Sin embargo, el verdadero problema, en términos globales, no está en los países occidentales, ni en China: está en los países en vías de desarrollo, sobre todo si son dictaduras. En estos países no disponemos de información fiable de los gobiernos, como es el caso de Irán, o directamente de ninguna información, como sucede con Corea del Norte. Y sin información es verdaderamente difícil saber qué está ocurriendo allí.
En Irán, por lo pronto, sabemos que el Gobierno reconoce una ratio de muertes en relación con el número de contagiados mucho más elevada que en otros países (en torno al 10%).
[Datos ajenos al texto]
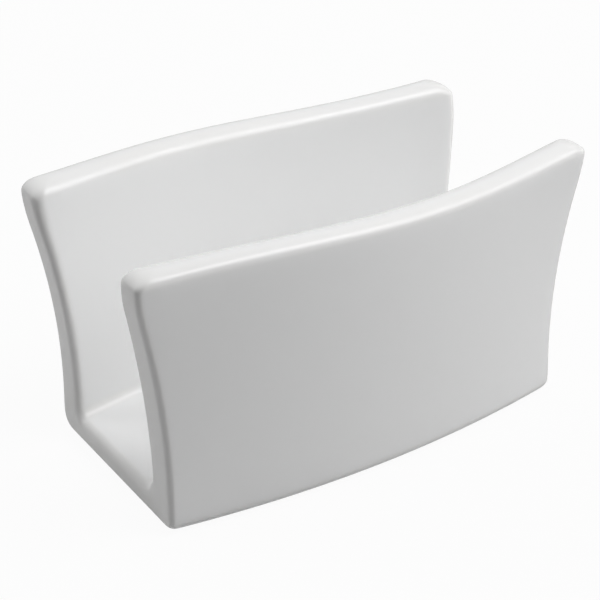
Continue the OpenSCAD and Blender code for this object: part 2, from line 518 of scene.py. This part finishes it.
# A pad is a hair narrower than its solid, and its underside is flat out to this share of
# its radius
PAD_WIDTH_SHARE, PAD_FLAT_SHARE = 0.995, 0.55
# Points of the rounding of a pad's lower edge, as shares of the dome: in from the side, and up
PAD_ROUND_SHARES = ((2, 0.4), (0.6, 1), (0, 2))
PAD_STEPS = 48
MERGE_DISTANCE = 0.01 * MM


def turned_pad(radius, height, dome):
    """A pad on the origin, turned from its profile."""
    profile = [(0, 0), (radius * PAD_FLAT_SHARE, 0)]
    profile += [(radius - dome * inwards, dome * up) for inwards, up in PAD_ROUND_SHARES]
    profile += [(radius, height), (0, height)]
    bm = bmesh.new()
    verts = [bm.verts.new((r, 0, z)) for r, z in profile]
    line = [bm.edges.new(pair) for pair in zip(verts, verts[1:])]
    bmesh.ops.spin(bm, geom=verts + line, cent=(0, 0, 0), axis=(0, 0, 1),
                   angle=2 * math.pi, steps=PAD_STEPS, use_merge=True)
    bmesh.ops.remove_doubles(bm, verts=bm.verts, dist=MERGE_DISTANCE)
    bmesh.ops.recalc_face_normals(bm, faces=bm.faces)
    return bm


class NAPKINHOLDER_OT_pads(bpy.types.Operator):
    """Builds the four soft pads under the corners, each turned from one rounded profile"""

    bl_idname = "napkin_holder.pads"
    bl_label = "Foot Pads"
    bl_options = {"REGISTER", "UNDO"}

    def execute(self, context):
        look = context.scene.pad_look
        material = pad_material(look)
        for name in PAD_NAMES:
            low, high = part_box(name)
            radius = min(high.x - low.x, high.y - low.y) / 2 * PAD_WIDTH_SHARE
            bm = turned_pad(radius, high.z - low.z, look.dome)
            middle = (low + high) / 2
            bmesh.ops.translate(bm, vec=(middle.x, middle.y, low.z), verts=bm.verts)
            pad = link(name.replace("foot_pad", "soft_pad"), bm)
            pad.data.materials.append(material)
            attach(pad, "root")
            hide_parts(name)
        return {"FINISHED"}


# Materials

GLAZE_IOR, PAD_IOR = 1.5, 1.42

# Noise patterns: scale in cells per metre, and detail
THIN_PATCHES, WIPED_EDGE, CLAY_GRAIN = (45, 2), (90, 2), (1400, 3)
POLISH_CLOUDS, SLOW_WAVES, FINE_SKIN = (60, 3), (55, 2), (700, 2)
PAD_CLOUDS = (900, 2)
# The values between which a pattern goes from its least to its full strength
GLAZE_CLOUD_SPAN, PAD_CLOUD_SPAN = (0.3, 0.7), (0.35, 0.65)

# How much of the thin glaze's colour an edge shows at least
THINNEST_SHARE = 0.4
# The clay's dark grain: its colour as a share of the plain clay's, and how much of the plain
# colour still lies over it
CLAY_DARK_SHARE, CLAY_GRAIN_SHARE = 0.9, 0.88
# Where the glaze is wiped off the foot: heights over the foot at which the clay starts to show
# and is quite bare, how far that line wanders up or down, and how much rougher the clay is
WIPE_START, WIPE_END, WIPE_WANDER = 0.35 * MM, 0.15 * MM, 0.2 * MM
CLAY_ROUGHER = 0.45
# How far the glaze's roughness goes below and above its set value
POLISH_BELOW, POLISH_ABOVE = 0.02, 0.03
# Strength of the slow waves and of the fine skin, and the skin's height as a share of theirs
WAVE_STRENGTH, SKIN_STRENGTH, SKIN_SHARE = 0.35, 0.12, 0.2

# The pads' darker clouds, the swing of their roughness, and the strength and height of their
# relief
PAD_DARK_SHARE, PAD_ROUGHNESS_SWING = 0.93, 0.06
PAD_RELIEF_STRENGTH, PAD_RELIEF = 0.2, 0.02 * MM


class Nodes:
    """A node tree, and the kinds of nodes that the looks are made of."""

    def __init__(self, tree):
        self.tree = tree

    def feed(self, socket, value):
        """Links a socket to another node's output, or sets it to a number or a colour."""
        if isinstance(value, bpy.types.NodeSocket):
            self.tree.links.new(value, socket)
        else:
            socket.default_value = value

    def add(self, kind, values):
        """The outputs of a new node whose sockets are fed by name."""
        made = self.tree.nodes.new(kind)
        for name, value in values.items():
            self.feed(made.inputs[name], value)
        return made.outputs

    def noise(self, place, pattern):
        """A cloudy pattern."""
        scale, detail = pattern
        return self.add("ShaderNodeTexNoise",
                        {"Vector": place, "Scale": scale, "Detail": detail})["Fac"]

    def span(self, value, low, high, start, end):
        """The value, carried over from the span low to high onto the span start to end."""
        return self.add("ShaderNodeMapRange",
                        {"Value": value, "From Min": low, "From Max": high,
                         "To Min": start, "To Max": end})["Result"]

    def arithmetic(self, operation, a, b):
        """The sum, the product or the larger one of two values."""
        made = self.tree.nodes.new("ShaderNodeMath")
        made.operation = operation
        for socket, value in zip(made.inputs, (a, b)):
            self.feed(socket, value)
        return made.outputs["Value"]

    def blend(self, kind, factor, a, b):
        """A mix of two colours, of the kind RGBA, or of two numbers, of the kind VALUE: a
        where the factor is 0, and b where it is 1."""
        made = self.tree.nodes.new("ShaderNodeMix")
        made.data_type = "RGBA" if kind == "RGBA" else "FLOAT"
        self.feed(made.inputs["Factor"], factor)
        for name, value in (("A", a), ("B", b)):
            socket = next(i for i in made.inputs if i.name == name and i.type == kind)
            self.feed(socket, value)
        return next(o for o in made.outputs if o.type == kind)

    def relief(self, height, strength, distance, below=None):
        """The normals of a relief, laid over another relief's normals where they are given."""
        values = {"Height": height, "Strength": strength, "Distance": distance}
        if below is not None:
            values["Normal"] = below
        return self.add("ShaderNodeBump", values)["Normal"]


def opaque(shade, strength=1):
    """A colour with full cover, darkened where the strength is under 1."""
    return (*[channel * strength for channel in shade], 1)


def new_material(name):
    """A new material, its nodes and the inputs of its principled shader."""
    material = bpy.data.materials.new(name)
    material.use_nodes = True
    tree = material.node_tree
    return material, Nodes(tree), tree.nodes["Principled BSDF"].inputs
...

Si a ello unimos que se han contagiado ya al menos dos miembros del Gobierno iraní y dos parlamentarios, parece evidente que el coronavirus está muchísimo más difundido de lo que se reconoce; en parte, porque un régimen autoritario tiene la pulsión inicial de ocultar datos que percibe como desfavorables para sus intereses, y en parte porque un país con un sistema sanitario precario tiene una capacidad mucho menor de detectar y tratar el virus (o cualquier otra epidemia que surja). En países como Irán, Egipto, o la India es donde el coronavirus puede resultar más peligroso, aunque tengamos la atención fijada (como por otro lado es normal) en los países de nuestro entorno, y específicamente en el nuestro.